1 1/4-lb butternut squash, peeled and cut into 1/2 inch cubes
4-5 shallots, minced (approximately 1 cup)
1 heaping cup of farro, rinsed
12 large fresh scallops
4-5 cups chicken broth
1 cup + 2 tablespoons red wine
1 teaspoon fresh thyme
Sea salt, freshly ground pepper
1/2 cup freshly grated parmesan
Preheat oven to 400 degrees. Toss butternut squash with 1 tablespoon of olive oil. Season with salt and pepper then roast, stirring once, for 25-30 minutes or until tender. Remove and set aside.
In a large sauce pan, bring chicken broth and 1 cup red wine to a slow boil. Reduce heat and keep warm.
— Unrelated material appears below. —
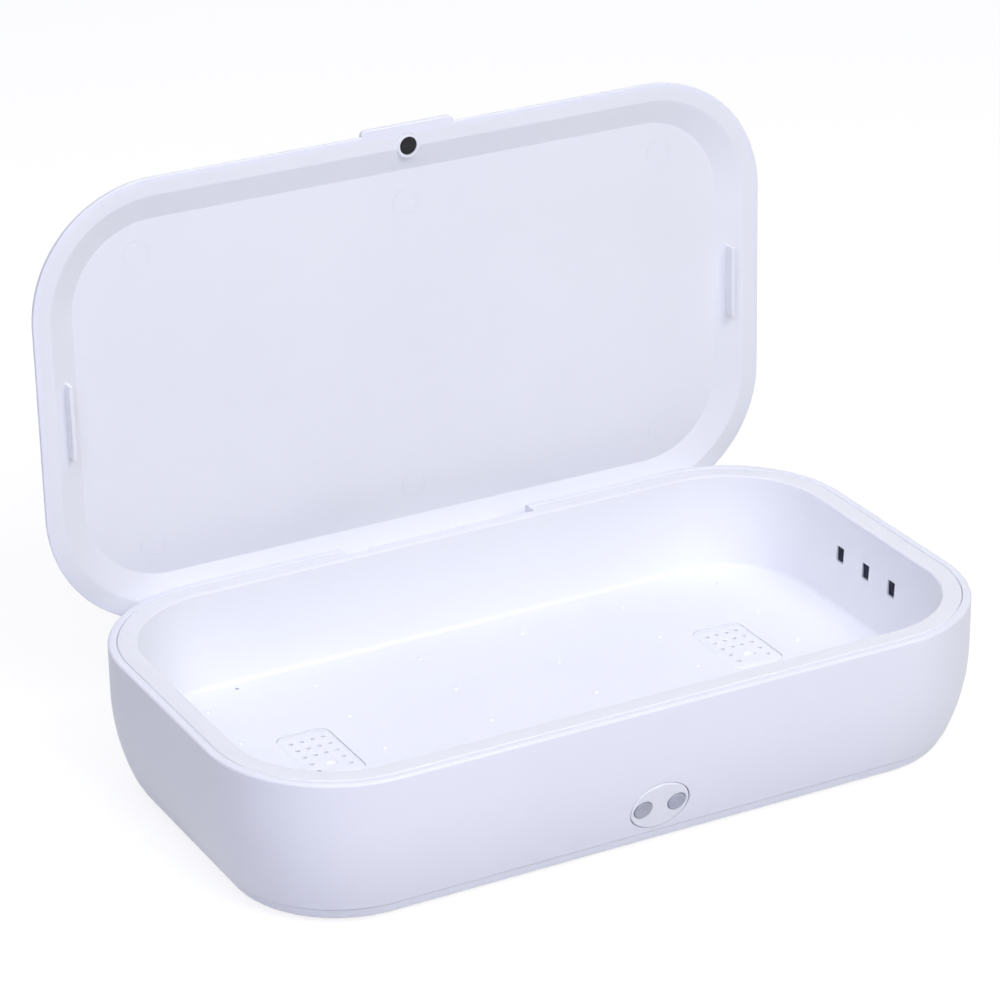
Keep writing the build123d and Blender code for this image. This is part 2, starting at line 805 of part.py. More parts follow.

Meanwhile, heat large pan over medium-high heat. Once hot, add a tablespoon olive oil, swirling to coat the base of the pan. Add the shallots and cook over medium heat, stirring frequently, until translucent and just starting to caramelize, approximately 5-7 minutes. Add the farro and cook for another 5 minutes or so until lightly browned on all sides. Reduce the heat, add the last two tablespoons of red wine to "deglaze" the pan. Once the liquid has cooked off, start by adding 3/4 cup of broth/wine to the pan and bring to a slow boil. Reduce heat and simmer, stirring frequently. Season with thyme, freshly ground pepper. Continue adding broth/wine as needed.
When the farro is tender, but still somewhat toothsome, add the butternut squash and heat through. Add additional broth/wine as needed. Stir in the parmesan cheese and serve immediately, topped with seared scallops.
While risotto is cooking rinse scallops and pat dry. Line a plate with paper towels and place the scallops on the towels. Season with salt and pepper. Let sit for a good 20-30 minutes like this.
Heat large nonstick or cast iron pan over medium-high heat. Once hot, add a tablespoon of olive oil, swirling to coat the base of the pan. Place half the scallops into the pan, being careful not to crowd them. Let cook undisturbed for a good 2-3 minutes without touching them to get a good sear. Turn and cook for another 2 minutes.